For Trump, the most important holdover from Tampa will be Rule 16. Pushed through four years ago by supporters of Mitt Romney’s campaign, this rule bound delegates to vote in accordance with the results of their state’s popular primary vote (this was done to protect an incumbent president Romney from grassroots challengers).

If the Cleveland rules committee re-approves the rule with no revisions, Trump’s got nothing to worry about: Those 1,542 delegates bound to vote for him will do so, giving him the nomination. But if the Cleveland rules committee somehow voted to lift that “binding” obligation—and the rest of the convention’s delegates agreed to their changes—Trump’s nomination would be thrown into jeopardy.

Most delegates are longtime Republican activists, and there’s good reason to think a healthy majority of them are not big fans of Trump’s. Conservative pundit Erick Erickson estimates that pro-Trump delegates only make up a quarter of the rules committee; another 30% actively favor Trump’s rival, Ted Cruz, while the rest, Erickson says, are “willing to go in the direction that saves the party destruction.”

If the anti-Trump contingent congeals into a majority within the rules committee, the rules could be changed to let delegates vote for any candidate they choose. Another possibility, says Hugh Hewitt, another conservative commentator, is to require the nominee to win a supermajority of delegates on the first ballot. Trump wouldn’t meet this cutoff. And since hundreds of delegates are bound to vote for him on the first ballot only—after that, they can vote for other candidates—this would almost certainly force Trump into a tight contest with Cruz.
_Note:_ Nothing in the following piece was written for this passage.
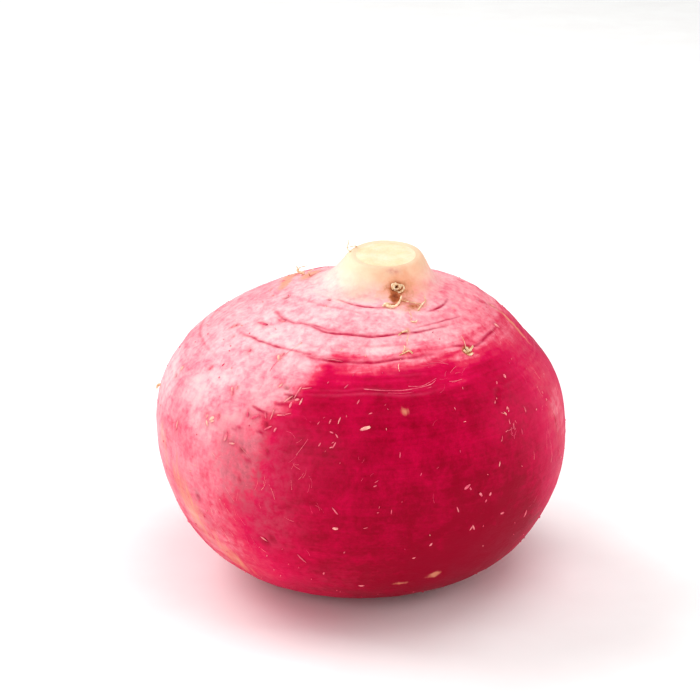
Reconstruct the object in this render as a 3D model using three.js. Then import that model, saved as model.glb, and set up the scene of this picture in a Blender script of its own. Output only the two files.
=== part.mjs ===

It’s worth noting, right now Cruz is the only person eligible to go up against Trump. And that’s because in addition to Rule 16, the Romney-backing faction of Republicans in Tampa four years ago also passed the infamous Rule 40. This made it so that instead of winning a plurality of delegate votes in five states, as the previous rules had held, candidates at the 2012 convention had to have won a majority of delegates in eight states to appear on the ballot. Aside from Trump, Cruz is the only other candidate to have achieved this, having won a majority of delegates in Texas, Kansas, Maine, Idaho, Utah, Wisconsin, Colorado, and Wyoming.

For anyone else to get on the ballot—as Erickson reports, Wisconsin governor Scott Walker, who dropped out of the race in September, is one of the names being tossed around—the rules committee would need to lower the Rule 40 threshold or scrap the rule entirely.

In the last few decades, as the nomination process has been determined more and more by each state’s popular vote, the nomination has become a mere formality. The purpose of the convention instead has become much more about defining the party and rallying its rank and file around that image. In that sense, a fight for the nomination in Cleveland could further expose the deep divisions among Republicans.

It could also gut the party even more fundamentally. As it is, more than three in five Republicans think that the nominee should be chosen by the popular vote (paywall). Plus, by empowering a large and increasingly estranged base of the party to defy the GOP overlords, Trump now holds hostage a bloc of voters that other Republicans running for other offices this year need to win. Those masses won’t take kindly to the ouster of their newfound cultural and political hero.

So for those 112 delegates on the rules committee, the question in Cleveland this July will be this: Is the Republican party better served by a Trump presidential run, or by the scuttling of it?